Sana'a: Jaber Al Banna is one of the world's most-wanted terrorism suspects. In 2003, the US government indicted him, posted a $5 million reward for his capture and distributed posters bearing photos of him around the globe.
None of it worked. Al Banna remains at large, as wanted as ever. The Al Qaida operative, however, isn't very hard to find.
One day last month, he shuffled down a busy street here in the Yemeni capital, past several indifferent policemen. Then he disappeared inside a building, though not before accidentally stepping on a reporter's toes.
Al Banna, 41, is one of two dozen Al Qaida members listed under a US programme that offers enormous sums of cash for information leading to their capture. For years, the Bush administration has touted the bounties as a powerful tool in its fight against terrorism. But in the hunt for Al Qaida, it has proved a bust.
Known as Rewards for Justice, the programme dates to 1984 and was originally used to track down fugitive terrorists of all persuasions, from the Balkans to the Palestinian territories. After the September 11, 2001, attacks, the most-wanted list was expanded - and the rewards boosted exponentially - as part of a push to eliminate Al Qaida's leadership.
So far, however, Rewards for Justice has failed to put a dent in Al Qaida's central command. Offers of $25 million (Dh91.75 million) each for Al Qaida founders Osama Bin Laden and Ayman Al Zawahiri have attracted hundreds of anonymous calls but no reliable leads, officials familiar with the programme say.
"It's certainly been ineffective," said Robert Grenier, a former CIA station chief in Pakistan and former director of the agency's counterterrorism centre."It hasn't produced results, and it hasn't particularly produced leads."
The failures of Rewards for Justice can be traced to several factors: weak publicity campaigns in places where Al Qaida's leadership is based; a lack of trust that the United States would actually deliver the money and protect informants; and a mistaken assumption that anyone's loyalty can be bought if the price is high enough.
"The programme could use some, well, 'rejuvenation' is the word," said Walter Deering, a former State Department official who oversaw Rewards for Justice until 2003. "You can't just put a price on someone's head and expect something to happen."
Rewards for Justice is administered by the State Department's Bureau of Diplomatic Security, which operates websites advertising the programme in 25 languages.
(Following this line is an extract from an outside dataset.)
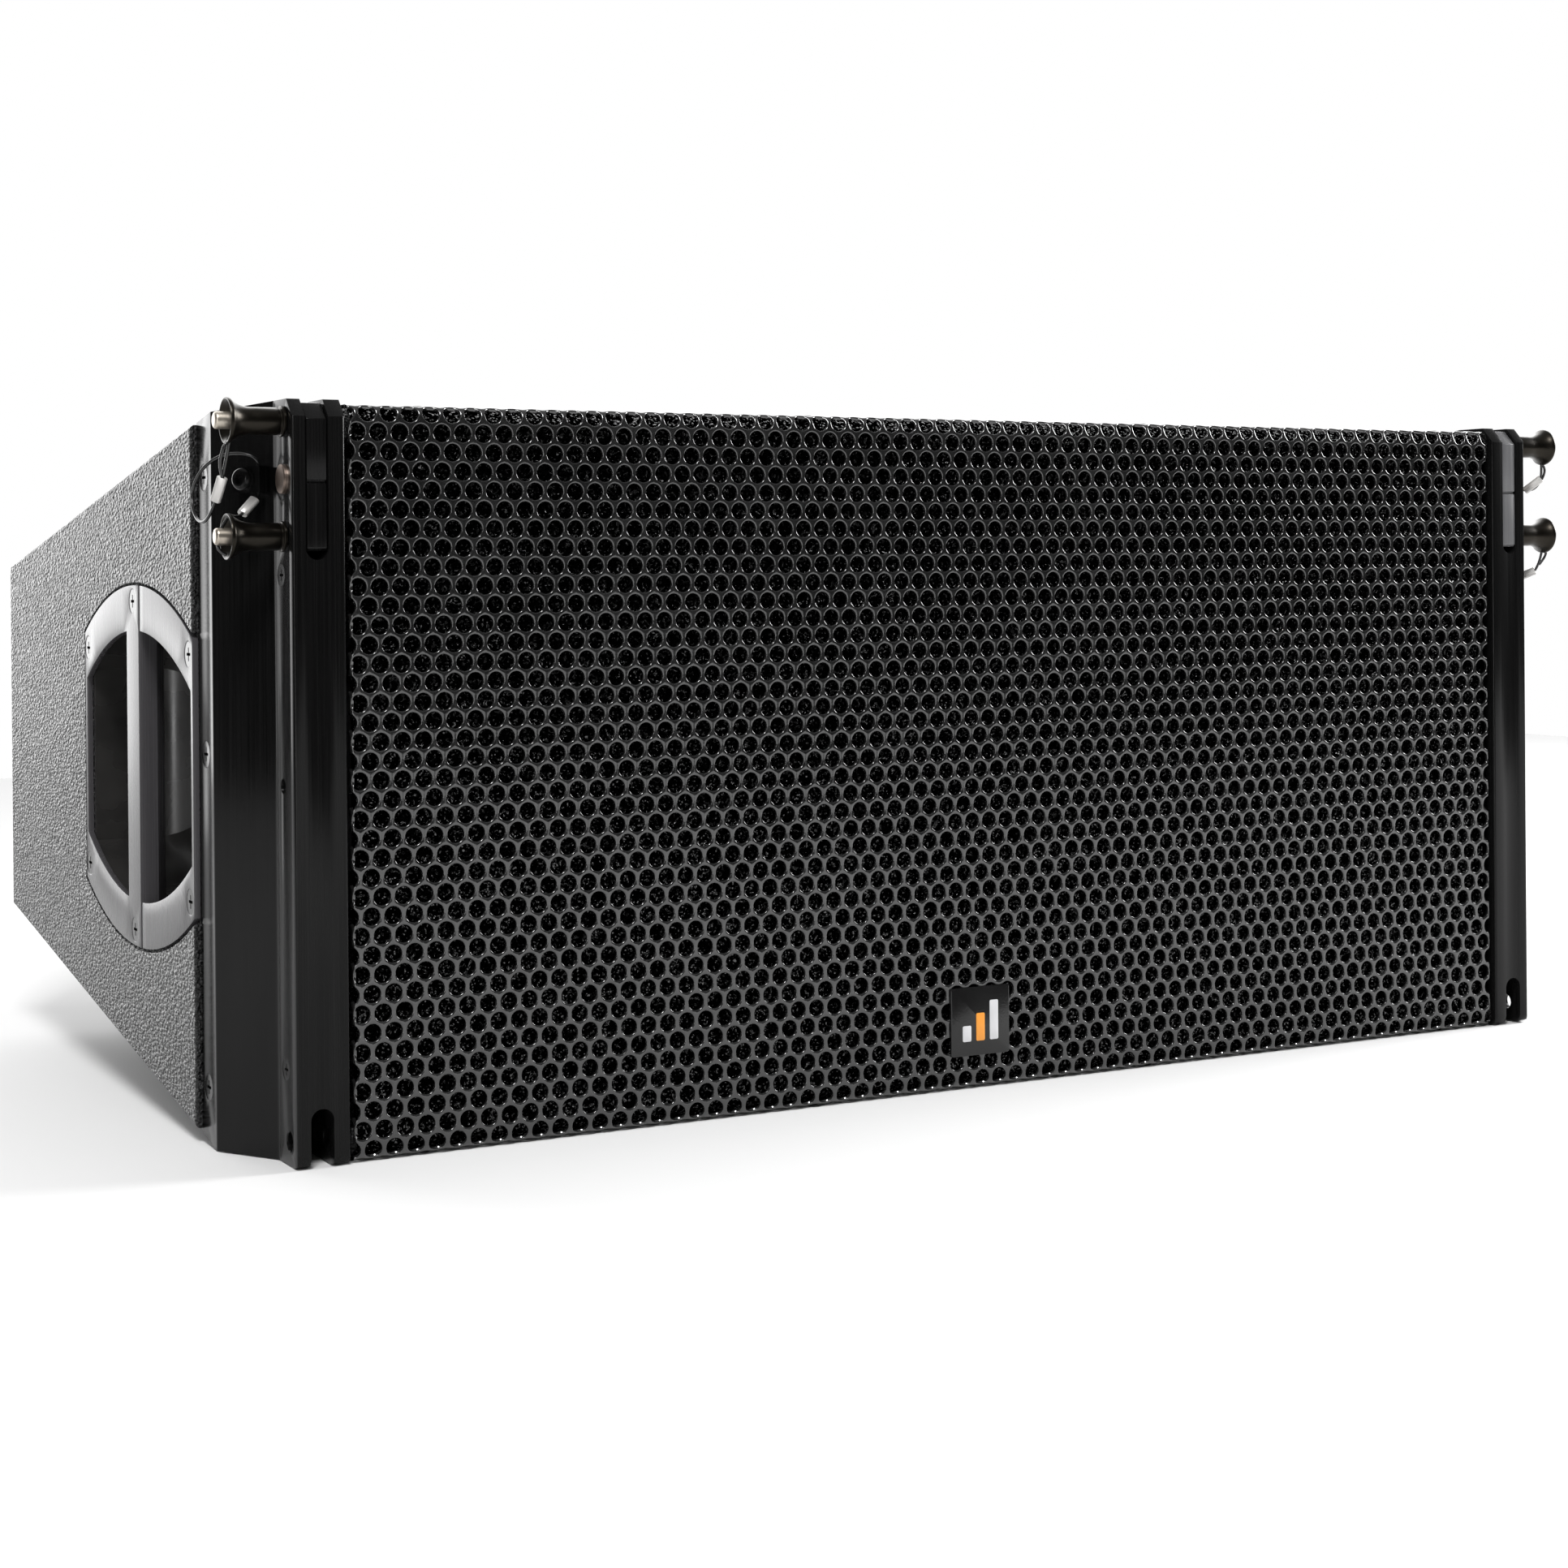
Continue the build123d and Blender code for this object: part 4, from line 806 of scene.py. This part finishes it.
def point_on(points, runs, distance):
    for i in range(1, len(runs)):
        if runs[i] >= distance:
            share = (distance - runs[i - 1]) / (runs[i] - runs[i - 1])
            return points[i - 1].lerp(points[i], share)
    return points[-1].copy()


def make_ferrule(name, points, runs, start):
    """Crimped sleeve on a wire: an oval tube pressed flat on two sides, with rounded ends."""
    first = point_on(points, runs, start * MM)
    last = point_on(points, runs, (start + FERRULE_LENGTH) * MM)
    along = (last - first).normalized()
    middle = (first + last) / 2
    across = along.cross(Vector((0.5, 0.87, 0.0))).normalized()
    third = along.cross(across)
    half = FERRULE_LENGTH / 2
    stations = [(-half, 0.0), (-half, 0.84), (-half + 0.3, 1.0), (half - 0.3, 1.0), (half, 0.84), (half, 0.0)]
    steps = 28
    work = bmesh.new()
    rings = []
    for station, size in stations:
        ring = []
        for k in range(steps):
            angle = 2 * math.pi * k / steps
            wide = math.copysign(abs(math.cos(angle)) ** 0.75, math.cos(angle)) * FERRULE_WIDE
            deep = math.copysign(abs(math.sin(angle)) ** 0.75, math.sin(angle)) * FERRULE_DEEP
            spot = middle + (along * station + (across * wide + third * deep) * size) * MM
            ring.append(work.verts.new(spot))
        rings.append(ring)
    for one, two in zip(rings, rings[1:]):
        strip_between(work, one, two)
    bmesh.ops.remove_doubles(work, verts=work.verts, dist=1e-7)
    return built(name, work, 40.0)


def make_lug_loops():
    """Short loops of wire through the lugs' gaps, where the lanyards hook in."""
    for side_name, side in SIDES.items():
        route = [(side * x, depth, z) for x, depth, z in LUG_LOOP]
        loop = wire(f"lug_loop_{side_name}", route, WIRE)
        finished(loop, "cabinet", "lanyard_black")


def make_lanyards():
    for name, route in ROUTES.items():
        body = node_body[name]
        cord = wire(name + "_wire", route, WIRE)
        finished(cord, body, "lanyard_black", replaces=[name])
        points, runs = wire_line(cord)
        ferrule = make_ferrule(name + "_ferrule", points, runs, FERRULES[name])
        finished(ferrule, body, "lanyard_black", "ferrule_metal")
        eye = wire(name + "_eye", EYES[name], WIRE)
        finished(eye, body, "lanyard_black")


make_lanyards()
make_lug_loops()


# ---- studio ----
ROOM_DARK, BACKDROP, CEILING = 0.02, 3.6, 0.45
BACKDROP_WAY = (0.25, 0.95, 0.15)            # direction of the middle of the bright backdrop


def make_world():
    """Pale studio: a bright backdrop behind the object, a lit ceiling, and a dim room behind the camera."""
    world = bpy.data.worlds.new("studio")
    scene.world = world
    world.use_nodes = True
    tree = world.node_tree
    tree.nodes.clear()
    coords = tree.nodes.new("ShaderNodeTexCoord")
    levels = []
    for way, low, high, dim, bright in (
        (BACKDROP_WAY, 0.55, 0.80, ROOM_DARK, BACKDROP),
        ((0, 0, 1), 0.45, 0.95, 0.0, CEILING),
    ):
        facing = tree.nodes.new("ShaderNodeVectorMath")
        facing.operation = "DOT_PRODUCT"
        facing.inputs[1].default_value = Vector(way).normalized()
        tree.links.new(coords.outputs["Generated"], facing.inputs[0])
        levels.append(remap(tree, facing.outputs["Value"], low, high, dim, bright))
    room = tree.nodes.new("ShaderNodeBackground")
    room.inputs["Color"].default_value = (1, 1, 1, 1)
    tree.links.new(calculate(tree, "ADD", *levels), room.inputs["Strength"])
    seen = tree.nodes.new("ShaderNodeBackground")
    seen.inputs["Color"].default_value = (1, 1, 1, 1)
    path = tree.nodes.new("ShaderNodeLightPath")
    mix = tree.nodes.new("ShaderNodeMixShader")
    output = tree.nodes.new("ShaderNodeOutputWorld")
    tree.links.new(path.outputs["Is Camera Ray"], mix.inputs[0])
    tree.links.new(room.outputs[0], mix.inputs[1])
    tree.links.new(seen.outputs[0], mix.inputs[2])
    tree.links.new(mix.outputs[0], output.inputs[0])


def softbox(name, place, target, width, height, power):
    lamp = bpy.data.lights.new(name, "AREA")
    lamp.shape = "RECTANGLE"
    lamp.size = width
    lamp.size_y = height
    lamp.energy = power
    made = bpy.data.objects.new(name, lamp)
    scene.collection.objects.link(made)
    made.location = place
    made.rotation_euler = (Vector(target) - Vector(place)).to_track_quat("-Z", "Y").to_euler()


FLOOR_HALF, FLOOR_GAP = 2.2, 0.0005          # metres


def make_floor():
    mesh = bpy.data.meshes.new("floor")
    level = cad_low.z - FLOOR_GAP
    corners = [(x * FLOOR_HALF, y * FLOOR_HALF, level) for x, y in ((-1, -1), (1, -1), (1, 1), (-1, 1))]
    mesh.from_pydata(corners, [], [(0, 1, 2, 3)])
    floor = new_object("floor", mesh)
    mesh.materials.append(new_material("floor_paper", (0.74, 0.74, 0.74), 0.9))


make_world()
softbox("right_box", (2.3, -0.4, 1.1), (0.0, -0.2, 0.17), 1.2, 0.8, 90.0)
softbox("overhead_box", (-0.95, -1.5, 2.1), (0.0, -0.2, 0.17), 0.7, 0.5, 50.0)
softbox("left_strip", (-2.0, -2.1, 0.5), (-0.2, -0.2, 0.17), 0.25, 1.3, 16.0)
make_floor()
scene.view_settings.view_transform = "Standard"

# ---- scene update ----
bpy.context.view_layer.update()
Since 1984, the programme handed out $77 million to more than 50 tipsters, according to the State Department. The largest single reward, $30 million, went to an informant who enabled the US military to find and kill ousted Iraqi president Saddam Hussain's sons, Uday and Qusay, in 2003.
More than $700 million worth of bounties remain available for scores of terrorist suspects who are still on the loose.
In most cases, the State Department does not divulge how much it pays out, or to whom, citing security concerns. Annual reports are sent to Congress, but are classified.
The Bureau of Diplomatic Security declined interview requests, and the State Department would not answer a list of questions submitted for this article. Such information "might compromise the integrity of this programme," Raphael Cook, a State Department spokesman, said in an e-mail.
In addition to the $30 million given for the information about Saddam's sons, the US government has paid at least $3 million for tips leading to the capture of three of Saddam's former commanders in Iraq. It has also given more than $11 million in rewards to tipsters who turned in members of the Abu Sayyaf network, a radical Islamist group in the Philippines.
The only publicly confirmed award connected to Al Qaida was granted in January. A Minnesota flight instructor, Clarence Prevost, received $5 million from Rewards for Justice for serving as a witness in the 2006 trial of Zacarias Moussaoui.
Two - Jamal Al Badawi and Fahd Al Quso - were convicted in Yemeni courts for helping to organise the 2000 attack on the USS Cole that killed 17 US sailors and wounded 39. The Yemeni government has refused to hand them over to Washington, citing the lack of an extradition treaty.
The third is Al Banna, a US-Yemeni citizen and accused member of the so-called Lackawanna Six, a group of young men from Buffalo who travelled to Afghanistan in the spring of 2001 to train in Al Qaida camps. In January 2004, under pressure from the United States, Yemeni authorities arrested him. But two years later he escaped from a maximum security prison in Sana'a, along with 22 other inmates.
He resurfaced 2 1/2 months ago, on February 23, when he walked unannounced into a cramped Sana'a courtroom, escorted by four bodyguards.
He dropped another bombshell by saying he had personally surrendered to Yemeni President Ali Abdullah Saleh and was under his protection.